Quentin MEULLEMIESTRE – Directeur Général des Services Adjoint

La notion de souveraineté numérique a longtemps été l’apanage des États et des grandes puissances. Aujourd’hui, elle s’invite avec force à l’échelle la plus proche de nos concitoyens : les territoires (communes, agglomérations, départements, régions). Loin d’être un simple écho d’une politique nationale, la souveraineté numérique territoriale est un enjeu fondamental d’autonomie, de sécurité et de service public.

En effet, nos collectivités sont au cœur de la numérisation : gestion de l’état civil, services scolaires, urbanisme, santé, plateformes de participation citoyenne.
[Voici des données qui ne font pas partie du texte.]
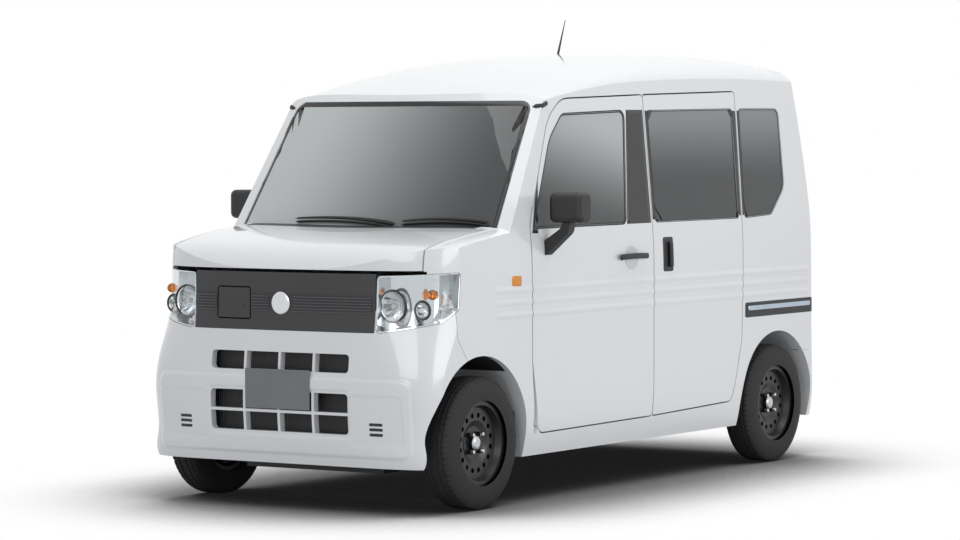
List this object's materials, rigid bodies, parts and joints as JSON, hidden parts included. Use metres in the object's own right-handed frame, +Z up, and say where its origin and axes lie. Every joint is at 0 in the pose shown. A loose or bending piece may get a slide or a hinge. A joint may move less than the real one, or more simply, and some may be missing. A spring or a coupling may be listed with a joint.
{
  "type": "kei electric delivery van",
  "caption": "Small tall white electric delivery van with hinged front doors, hood, tailgate and charge lid, steered front wheels, turning wheels and a hollow cabin.",
  "frame": {"origin": "on the ground under the middle of the overall length and width", "axes": "+X to the nose, +Y to the vehicle's left, +Z up"},
  "size_m": [3.395, 1.86, 2.0821],
  "materials": {
    "paint_white": "gloss",
    "glass_clear": "gloss",
    "glass_dark": "gloss",
    "trim_black": "matte",
    "lens": "gloss",
    "lamp_inside": "gloss",
    "lamp_red": "gloss",
    "panel_white": "gloss",
    "port_grey": "matte",
    "grille_grey": "satin",
    "plate_grey": "satin",
    "tyre": "matte",
    "wheel_black": "satin",
    "underbody": "satin",
    "drive_metal": "satin",
    "liner": "matte",
    "pack_case": "satin",
    "dash_grey": "matte",
    "wheel_rim_black": "matte",
    "seat_frame": "satin",
    "seat_cloth": "matte",
    "inner_paint": "satin"
  },
  "bodies": {
    "van_body": {"sliding_doors": "paint_white", "wings": "paint_white", "side_frames": "paint_white", "headlamps": "lamp_inside", "headlamp_lenses": "lens", "tail_lamps": "lamp_red", "side_glass": "glass_dark", "windscreen": "glass_clear", "grille_panel": "grille_grey", "charge_port": "port_grey", "front_bumper": "panel_white", "rear_bumper": "panel_white", "roof_panel": "paint_white", "bulkhead": "inner_paint", "cowl": "trim_black", "front_plate": "plate_grey", "front_frame": "underbody", "drive_unit": "drive_metal", "floor": "inner_paint", "front_liners": "liner", "battery_pack": "pack_case", "rear_axle": "underbody", "dashboard": "dash_grey", "seat_bases": "seat_frame", "seat_cushions": "seat_cloth", "seat_backs": "seat_cloth", "antenna": "trim_black"},
    "door_left": {"door_left": "paint_white", "door_glass_left": "glass_clear", "mirror_left": "trim_black"},
    "door_right": {"door_right": "paint_white", "door_glass_right": "glass_clear", "mirror_right": "trim_black"},
    "hood": {"hood": "paint_white"},
    "tailgate": {"tailgate": "paint_white", "tailgate_glass": "glass_dark", "rear_plate": "plate_grey"},
    "charge_lid": {"charge_lid": "grille_grey"},
    "knuckle_left": {"knuckle_left": "underbody"},
    "knuckle_right": {"knuckle_right": "underbody"},
    "steering_wheel": {"steering_wheel": "wheel_rim_black"},
    "wheel_front_left": {"tyre_front_left": "tyre", "rim_front_left": "wheel_black"},
    "wheel_front_right": {"tyre_front_right": "tyre", "rim_front_right": "wheel_black"},
    "wheel_rear_left": {"tyre_rear_left": "tyre", "rim_rear_left": "wheel_black"},
    "wheel_rear_right": {"tyre_rear_right": "tyre", "rim_rear_right": "wheel_black"}
  },
  "joints": [
    {"name": "door_left_hinge", "type": "hinge", "parent": "van_body", "child": "door_left", "pos_m": [0.84, 0.717, 0.765], "axis": [0, 0, -1], "range_deg": [0, 70]},
    {"name": "door_right_hinge", "type": "hinge", "parent": "van_body", "child": "door_right", "pos_m": [0.84, -0.717, 0.765], "axis": [0, 0, 1], "range_deg": [0, 70]},
    {"name": "hood_hinge", "type": "hinge", "parent": "van_body", "child": "hood", "pos_m": [1.098, 0, 1.153], "axis": [0, -1, 0], "range_deg": [0, 45]},
    {"name": "tailgate_hinge", "type": "hinge", "parent": "van_body", "child": "tailgate", "pos_m": [-1.462, 0, 1.88723], "axis": [0, 1, 0], "range_deg": [0, 90]},
    {"name": "charge_lid_hinge", "type": "hinge", "parent": "van_body", "child": "charge_lid", "pos_m": [1.65865, -0.3265, 0.7905], "axis": [0.0313, 0, -0.9995], "range_deg": [0, 95]},
    {"name": "steer_left", "type": "hinge", "parent": "van_body", "child": "knuckle_left", "pos_m": [1.2435, 0.6, 0.185], "axis": [0, -0.173, 0.9849], "range_deg": [-37, 37]},
    {"name": "steer_right", "type": "hinge", "parent": "van_body", "child": "knuckle_right", "pos_m": [1.2435, -0.6, 0.185], "axis": [0, 0.173, 0.9849], "range_deg": [-37, 37]},
    {"name": "steering_wheel_turn", "type": "hinge", "parent": "van_body", "child": "steering_wheel", "pos_m": [0.64, -0.33, 0.985], "axis": [-0.788, 0, 0.6157], "range_deg": [-560, 560]},
    {"name": "wheel_front_left_spin", "type": "hinge", "parent": "knuckle_left", "child": "wheel_front_left", "pos_m": [1.2435, 0.655, 0.278], "axis": [0, 1, 0], "continuous": true},
    {"name": "wheel_front_right_spin", "type": "hinge", "parent": "knuckle_right", "child": "wheel_front_right", "pos_m": [1.2435, -0.655, 0.278], "axis": [0, 1, 0], "continuous": true},
    {"name": "wheel_rear_left_spin", "type": "hinge", "parent": "van_body", "child": "wheel_rear_left", "pos_m": [-1.2765, 0.655, 0.278], "axis": [0, 1, 0], "continuous": true},
    {"name": "wheel_rear_right_spin", "type": "hinge", "parent": "van_body", "child": "wheel_rear_right", "pos_m": [-1.2765, -0.655, 0.278], "axis": [0, 1, 0], "continuous": true}
  ],
  "couplings": [
    {"joint": "steer_right", "follows": "steer_left", "ratio": 1},
    {"joint": "steering_wheel_turn", "follows": "steer_left", "ratio": 15}
  ]
}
Or, une grande partie de ces services critiques repose sur des solutions logicielles, des infrastructures de cloud et des plateformes d’acteurs, souvent extra-européens (les GAFAM).

Cette dépendance crée une double vulnérabilité :

1. Le risque sécuritaire et géopolitique : L’application de lois extraterritoriales (comme le Cloud Act américain) ou les tensions internationales peuvent entraîner une perte de contrôle ou un accès compromis à des données sensibles (santé, sécurité, données personnelles des administrés). Les cyberattaques, d’ailleurs, ciblent de plus en plus directement les systèmes d’information des collectivités.
2. La perte de valeur économique et stratégique : L’argent public finance des solutions qui, en définitive, ne bénéficient pas à l’écosystème numérique local ou national, et dont la valeur (l’exploitation des données) s’échappe vers des acteurs privés étrangers.
Par ailleurs, la souveraineté numérique territoriale n’est pas un concept abstrait. Elle est la capacité concrète de chaque collectivité à maîtriser son destin numérique, ce qui implique :
La maîtrise des données : Savoir où sont stockées les données des citoyens, qui y accède et sous quelles lois (privilégier l’hébergement sur des clouds souverains certifiés SecNumCloud).
La commande publique responsable : Utiliser le levier des achats pour privilégier des solutions européennes et françaises (éditeurs, logiciels libres, infrastructures) qui garantissent une réversibilité et une éthique alignées sur le droit européen (RGPD).
L’autonomie technologique : Éviter l’enfermement propriétaire (vendor lock-in) et encourager le développement de services publics numériques en commun (mutualisation de l’expertise, plateformes de confiance) pour ne pas subir les choix technologiques des acteurs dominants.

Ainsi, les élus et les collectivités se mobilisent pour définir une Trajectoire d’Indépendance numérique Européenne. Cela passe par un diagnostic précis de la dépendance, une sensibilisation accrue des agents et une volonté politique forte de faire de l’achat numérique un acte de souveraineté.

En fin de compte, la souveraineté numérique des territoires est une responsabilité éthique vis-à-vis des citoyens. C’est l’assurance que le service public numérique, qui devient la norme, reste sous le contrôle démocratique et légitime des élus, au service exclusif de l’intérêt général. L’avenir de l’action publique locale se jouera aussi dans la capacité de chaque territoire à reprendre la main sur ses propres outils digitaux.